Problem =>
Extract each line of the data below exactly as written.

Recorded data =>
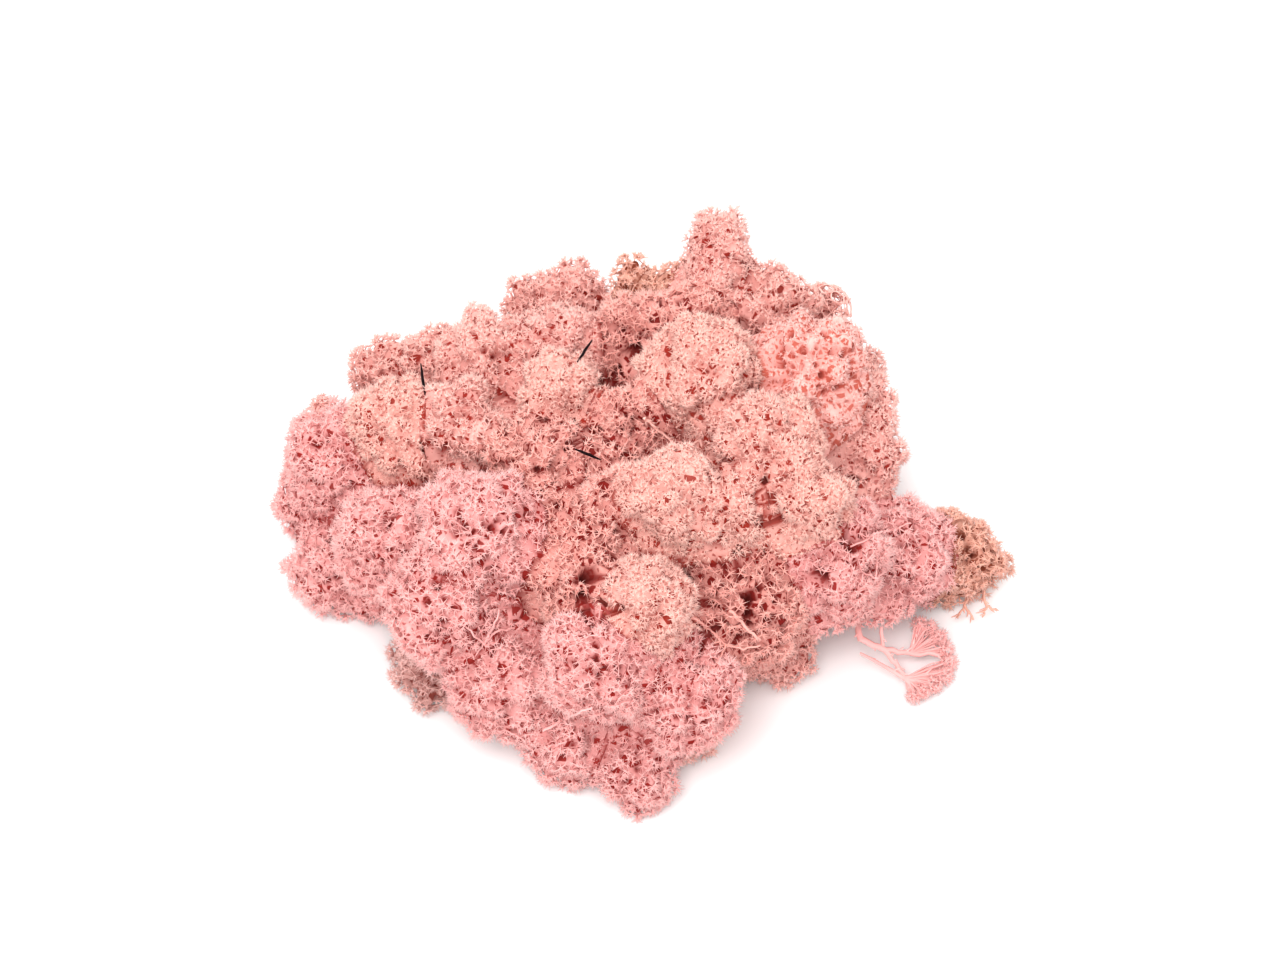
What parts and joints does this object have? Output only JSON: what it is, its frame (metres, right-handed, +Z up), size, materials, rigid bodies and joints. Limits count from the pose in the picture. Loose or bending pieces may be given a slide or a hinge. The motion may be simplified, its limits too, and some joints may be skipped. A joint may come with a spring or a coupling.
{
  "type": "reindeer moss clump",
  "caption": "Low heap of preserved, pink-dyed reindeer moss: rounded, finely branched lichen heads, an open sprig at one side and a few dark needles caught in it.",
  "frame": {"origin": "middle of the clump's outline, on the surface that it lies on", "axes": "+Z up; +X to the right and -Y towards the viewer as the picture shows the clump; the longest side lies along X"},
  "size_m": [0.1668, 0.1278, 0.0655],
  "materials": {
    "peach_tips": "matte",
    "pink_net": "matte",
    "low_pink": "matte",
    "tan_tips": "matte",
    "back_pink": "matte",
    "shaded_pink": "matte",
    "needle_brown": "matte"
  },
  "bodies": {
    "root": {"head_finger_tip": "peach_tips", "head_finger_base": "peach_tips", "head_back_brown_left": "tan_tips", "head_back_brown_right": "tan_tips", "head_fan_left": "back_pink", "head_fan_right": "back_pink", "head_back_shaded_left": "shaded_pink", "head_back_shaded_right": "shaded_pink", "head_back_right": "back_pink", "head_lacy_rim": "peach_tips", "head_crown": "peach_tips", "head_lattice": "low_pink", "head_right_rim_back": "peach_tips", "head_right_rim": "peach_tips", "head_crown_right_upper": "peach_tips", "head_crown_right_lower": "peach_tips", "head_right_rim_front": "peach_tips", "head_column_top": "peach_tips", "head_column_side": "peach_tips", "head_column_bottom": "peach_tips", "head_cream_head": "peach_tips", "head_cream_back": "peach_tips", "head_left_back": "peach_tips", "head_left_back_pair": "back_pink", "head_left_back_rim": "shaded_pink", "head_left_rim_small": "shaded_pink", "head_left_cream": "peach_tips", "head_left_cream_right": "peach_tips", "head_left_outer": "pink_net", "head_left_rim_low": "pink_net", "head_left_front_low": "low_pink", "head_left_front": "pink_net", "head_mound_top": "pink_net", "head_valley_back": "shaded_pink", "head_valley_middle": "shaded_pink", "head_valley_upper": "shaded_pink", "head_valley_dark": "shaded_pink", "head_valley_front": "shaded_pink", "head_mound_left": "pink_net", "head_mound_front": "pink_net", "head_low_left_grey": "low_pink", "head_front_left": "low_pink", "head_front_low": "low_pink", "head_front_tip": "low_pink", "head_front_right": "pink_net", "head_front_right_low": "peach_tips", "head_right_low": "back_pink", "head_stem_hollow": "shaded_pink", "head_right_front": "pink_net", "head_right_outer": "low_pink", "head_tan_head": "tan_tips", "head_hidden_back_left": "shaded_pink", "head_hidden_back_middle": "shaded_pink", "head_hidden_back_right": "shaded_pink", "head_hidden_middle": "shaded_pink", "head_hidden_left": "shaded_pink", "head_open_sprig": "low_pink", "needle_left": "needle_brown", "needle_middle": "needle_brown", "needle_valley": "needle_brown"}
  },
  "joints": []
}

Solution for this task =>
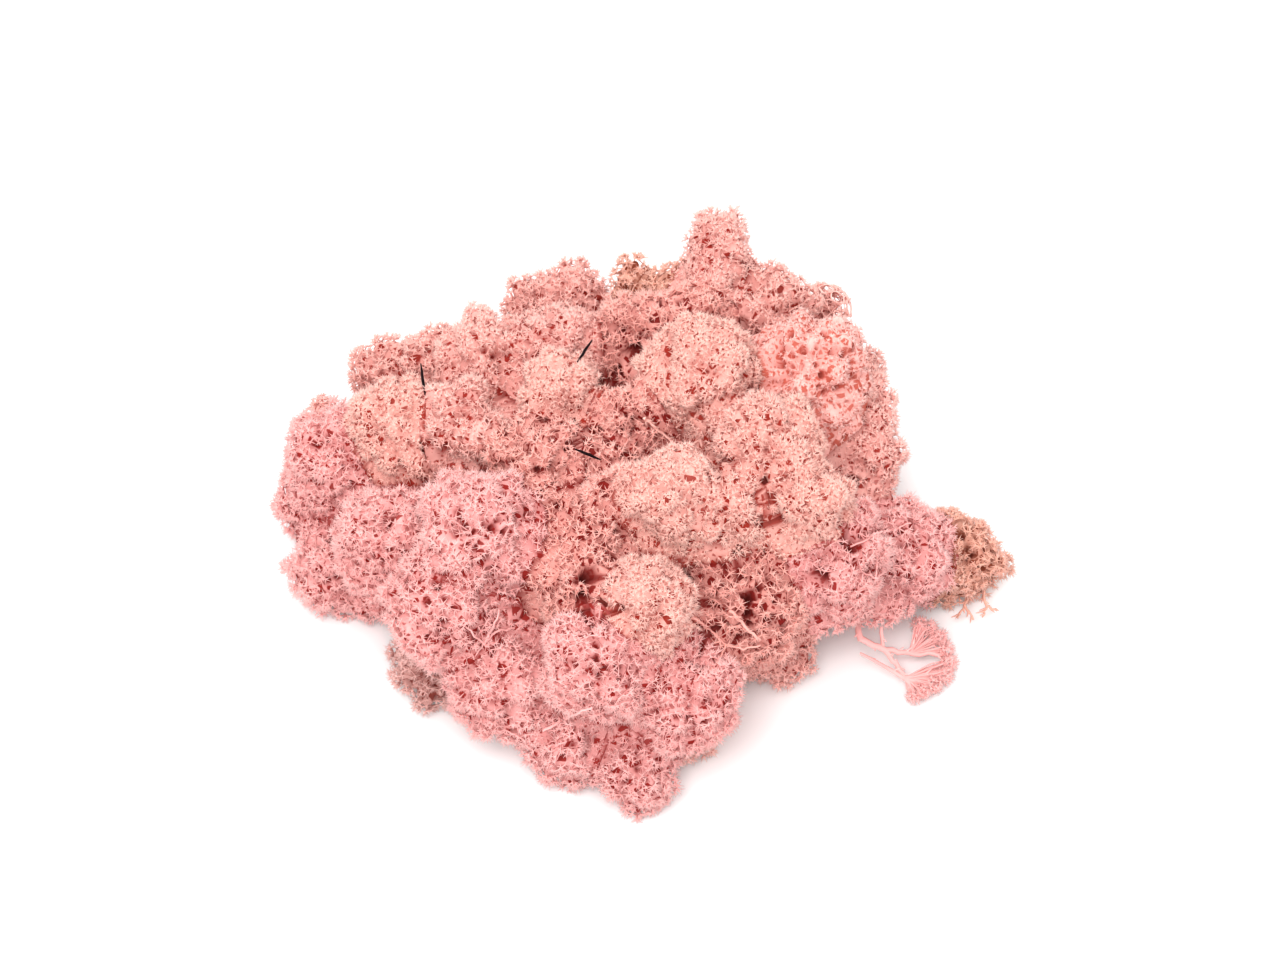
What parts and joints does this object have? Output only JSON: what it is, its frame (metres, right-handed, +Z up), size, materials, rigid bodies and joints. Limits count from the pose in the picture. Loose or bending pieces may be given a slide or a hinge. The motion may be simplified, its limits too, and some joints may be skipped. A joint may come with a spring or a coupling.
{
  "type": "reindeer moss clump",
  "caption": "Low heap of preserved, pink-dyed reindeer moss: rounded, finely branched lichen heads, an open sprig at one side and a few dark needles caught in it.",
  "frame": {"origin": "middle of the clump's outline, on the surface that it lies on", "axes": "+Z up; +X to the right and -Y towards the viewer as the picture shows the clump; the longest side lies along X"},
  "size_m": [0.1668, 0.1278, 0.0655],
  "materials": {
    "peach_tips": "matte",
    "pink_net": "matte",
    "low_pink": "matte",
    "tan_tips": "matte",
    "back_pink": "matte",
    "shaded_pink": "matte",
    "needle_brown": "matte"
  },
  "bodies": {
    "root": {"head_finger_tip": "peach_tips", "head_finger_base": "peach_tips", "head_back_brown_left": "tan_tips", "head_back_brown_right": "tan_tips", "head_fan_left": "back_pink", "head_fan_right": "back_pink", "head_back_shaded_left": "shaded_pink", "head_back_shaded_right": "shaded_pink", "head_back_right": "back_pink", "head_lacy_rim": "peach_tips", "head_crown": "peach_tips", "head_lattice": "low_pink", "head_right_rim_back": "peach_tips", "head_right_rim": "peach_tips", "head_crown_right_upper": "peach_tips", "head_crown_right_lower": "peach_tips", "head_right_rim_front": "peach_tips", "head_column_top": "peach_tips", "head_column_side": "peach_tips", "head_column_bottom": "peach_tips", "head_cream_head": "peach_tips", "head_cream_back": "peach_tips", "head_left_back": "peach_tips", "head_left_back_pair": "back_pink", "head_left_back_rim": "shaded_pink", "head_left_rim_small": "shaded_pink", "head_left_cream": "peach_tips", "head_left_cream_right": "peach_tips", "head_left_outer": "pink_net", "head_left_rim_low": "pink_net", "head_left_front_low": "low_pink", "head_left_front": "pink_net", "head_mound_top": "pink_net", "head_valley_back": "shaded_pink", "head_valley_middle": "shaded_pink", "head_valley_upper": "shaded_pink", "head_valley_dark": "shaded_pink", "head_valley_front": "shaded_pink", "head_mound_left": "pink_net", "head_mound_front": "pink_net", "head_low_left_grey": "low_pink", "head_front_left": "low_pink", "head_front_low": "low_pink", "head_front_tip": "low_pink", "head_front_right": "pink_net", "head_front_right_low": "peach_tips", "head_right_low": "back_pink", "head_stem_hollow": "shaded_pink", "head_right_front": "pink_net", "head_right_outer": "low_pink", "head_tan_head": "tan_tips", "head_hidden_back_left": "shaded_pink", "head_hidden_back_middle": "shaded_pink", "head_hidden_back_right": "shaded_pink", "head_hidden_middle": "shaded_pink", "head_hidden_left": "shaded_pink", "head_open_sprig": "low_pink", "needle_left": "needle_brown", "needle_middle": "needle_brown", "needle_valley": "needle_brown"}
  },
  "joints": []
}